* _WHAT THE TASK ASKS_: Repeat exactly, and only, the lines from the one containing "Model this object" through the end of the records.

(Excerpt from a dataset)
::::

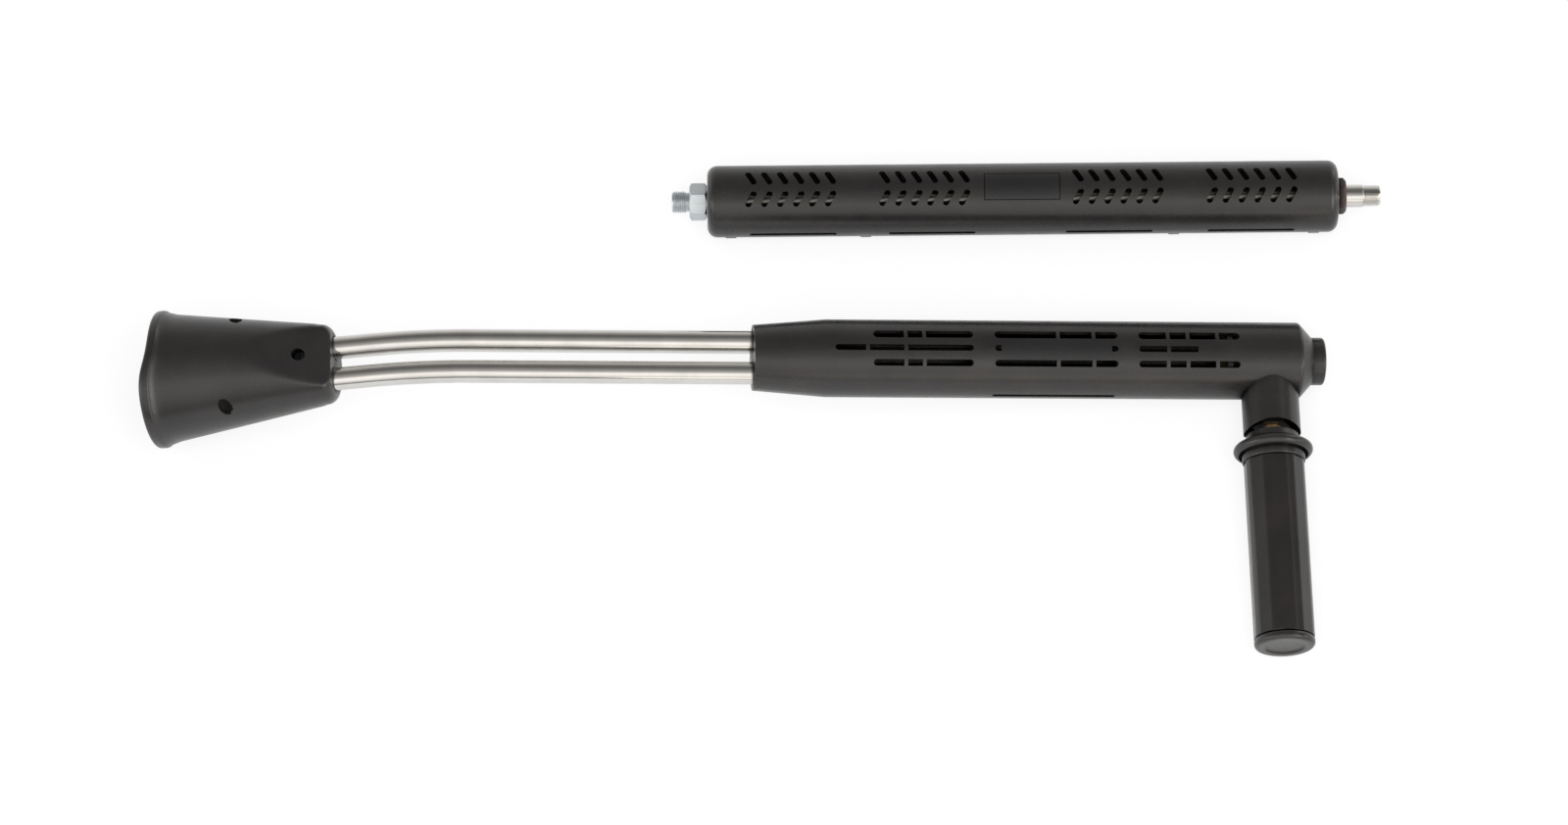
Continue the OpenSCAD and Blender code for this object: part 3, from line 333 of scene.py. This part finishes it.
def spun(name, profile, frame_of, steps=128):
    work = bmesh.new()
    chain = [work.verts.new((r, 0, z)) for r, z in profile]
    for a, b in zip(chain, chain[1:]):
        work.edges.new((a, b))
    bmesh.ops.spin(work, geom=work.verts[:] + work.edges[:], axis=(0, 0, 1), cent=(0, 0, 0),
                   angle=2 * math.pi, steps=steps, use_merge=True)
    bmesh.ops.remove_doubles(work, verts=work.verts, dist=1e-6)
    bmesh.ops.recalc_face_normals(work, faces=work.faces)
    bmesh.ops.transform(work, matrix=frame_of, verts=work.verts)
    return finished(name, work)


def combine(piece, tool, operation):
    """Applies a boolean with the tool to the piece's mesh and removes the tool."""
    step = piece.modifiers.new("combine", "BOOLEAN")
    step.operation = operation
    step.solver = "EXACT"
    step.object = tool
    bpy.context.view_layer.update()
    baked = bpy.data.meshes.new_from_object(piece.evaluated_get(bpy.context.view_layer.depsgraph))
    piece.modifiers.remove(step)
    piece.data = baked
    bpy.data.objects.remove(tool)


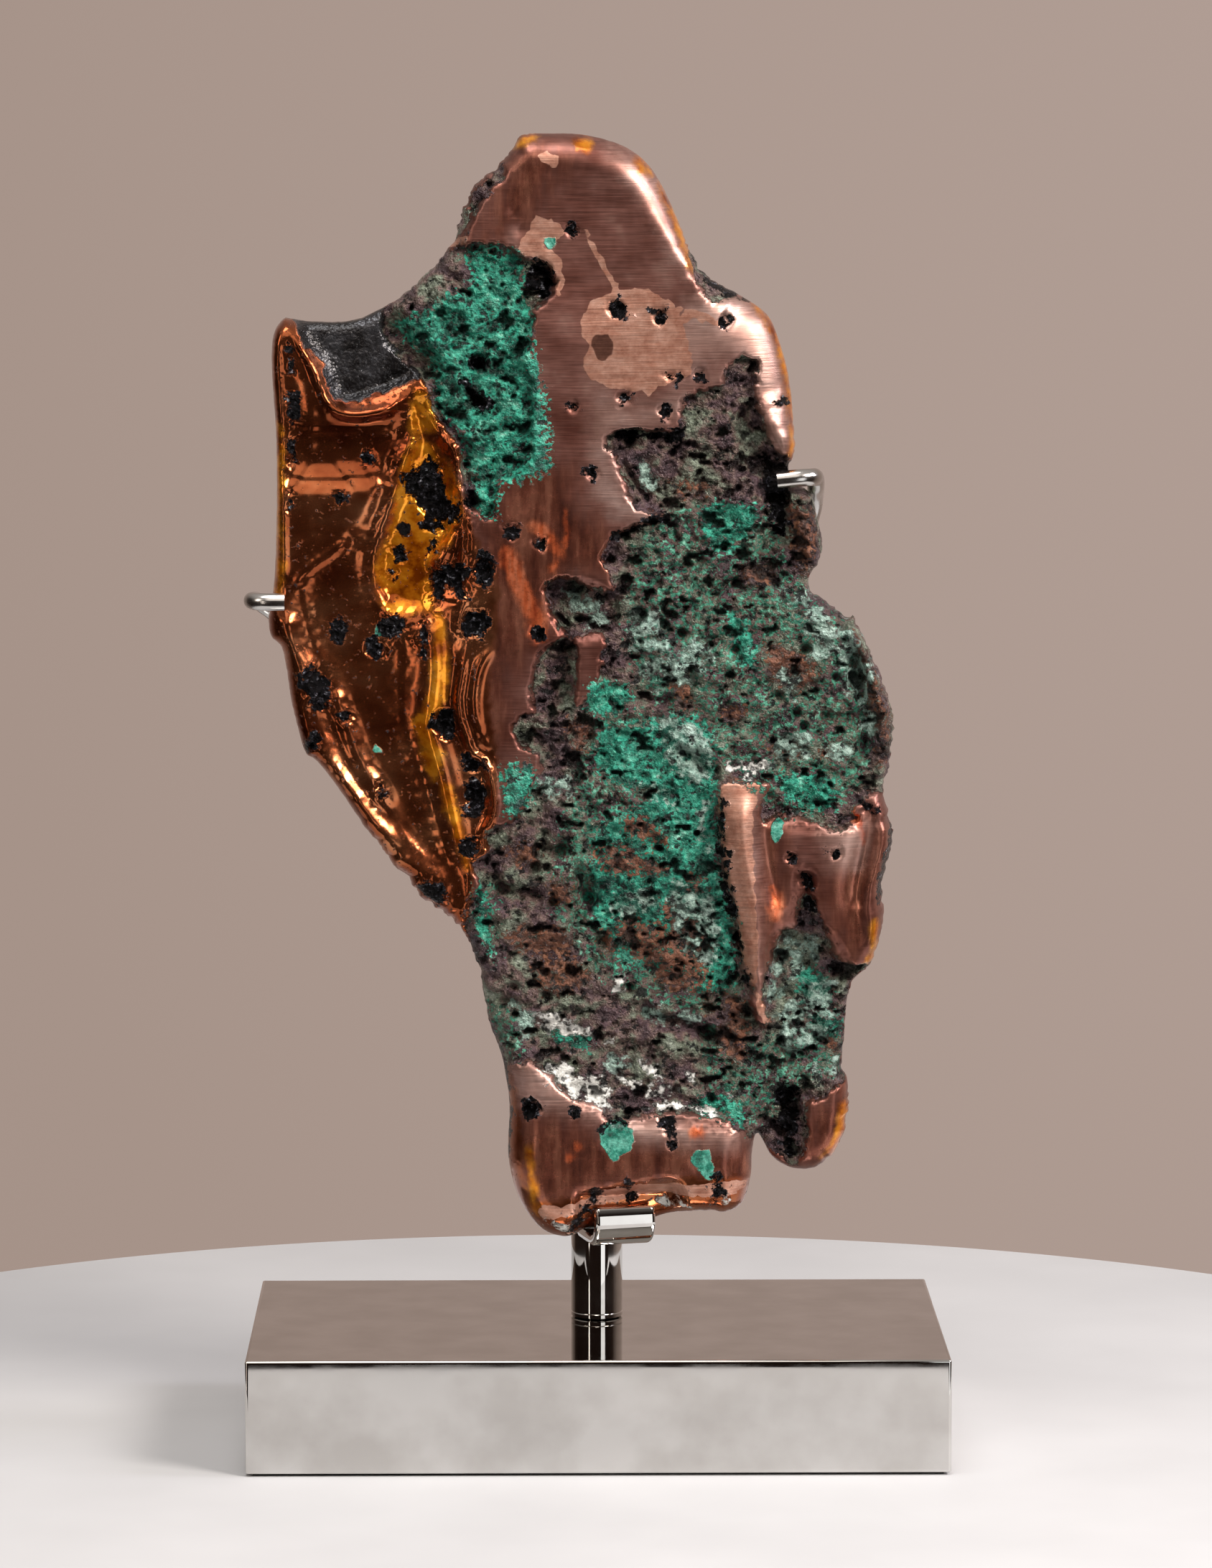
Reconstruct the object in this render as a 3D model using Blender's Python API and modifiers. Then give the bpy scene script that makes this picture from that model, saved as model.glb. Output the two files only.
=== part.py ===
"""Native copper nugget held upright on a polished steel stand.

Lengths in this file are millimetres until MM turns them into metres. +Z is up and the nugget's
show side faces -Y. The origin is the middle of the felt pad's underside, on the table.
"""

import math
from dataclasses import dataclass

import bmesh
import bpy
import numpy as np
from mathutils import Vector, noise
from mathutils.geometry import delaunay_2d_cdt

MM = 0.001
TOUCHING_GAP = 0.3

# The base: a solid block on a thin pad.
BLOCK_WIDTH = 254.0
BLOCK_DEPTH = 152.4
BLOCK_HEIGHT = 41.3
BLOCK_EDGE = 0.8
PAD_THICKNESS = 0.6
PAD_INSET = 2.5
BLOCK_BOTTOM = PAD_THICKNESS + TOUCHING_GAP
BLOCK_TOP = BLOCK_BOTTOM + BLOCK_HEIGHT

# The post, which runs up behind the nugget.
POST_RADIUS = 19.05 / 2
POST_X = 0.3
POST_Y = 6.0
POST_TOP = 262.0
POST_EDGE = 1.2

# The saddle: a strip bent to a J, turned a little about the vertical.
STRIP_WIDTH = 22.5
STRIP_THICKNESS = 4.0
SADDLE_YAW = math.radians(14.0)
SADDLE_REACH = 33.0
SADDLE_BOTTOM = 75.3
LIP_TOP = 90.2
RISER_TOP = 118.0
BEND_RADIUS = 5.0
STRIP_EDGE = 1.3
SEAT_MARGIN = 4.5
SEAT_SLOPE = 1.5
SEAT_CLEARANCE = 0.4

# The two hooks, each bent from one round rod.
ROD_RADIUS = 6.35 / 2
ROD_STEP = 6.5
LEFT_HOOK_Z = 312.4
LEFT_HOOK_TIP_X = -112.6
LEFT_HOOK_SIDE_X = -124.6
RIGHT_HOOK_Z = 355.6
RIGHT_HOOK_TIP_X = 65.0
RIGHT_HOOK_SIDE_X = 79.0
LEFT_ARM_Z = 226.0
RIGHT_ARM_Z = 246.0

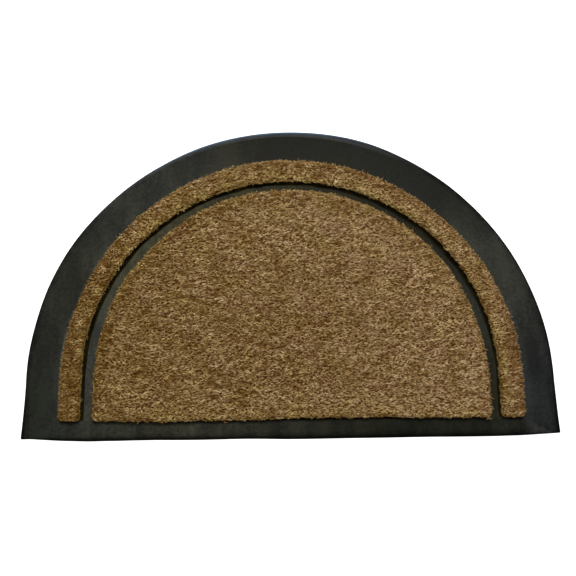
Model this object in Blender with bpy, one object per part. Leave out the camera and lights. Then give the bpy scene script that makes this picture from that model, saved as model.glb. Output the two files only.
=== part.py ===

::::

* _REPLY_:
Model this object in Blender with bpy, one object per part. Leave out the camera and lights. Then give the bpy scene script that makes this picture from that model, saved as model.glb. Output the two files only.
=== part.py ===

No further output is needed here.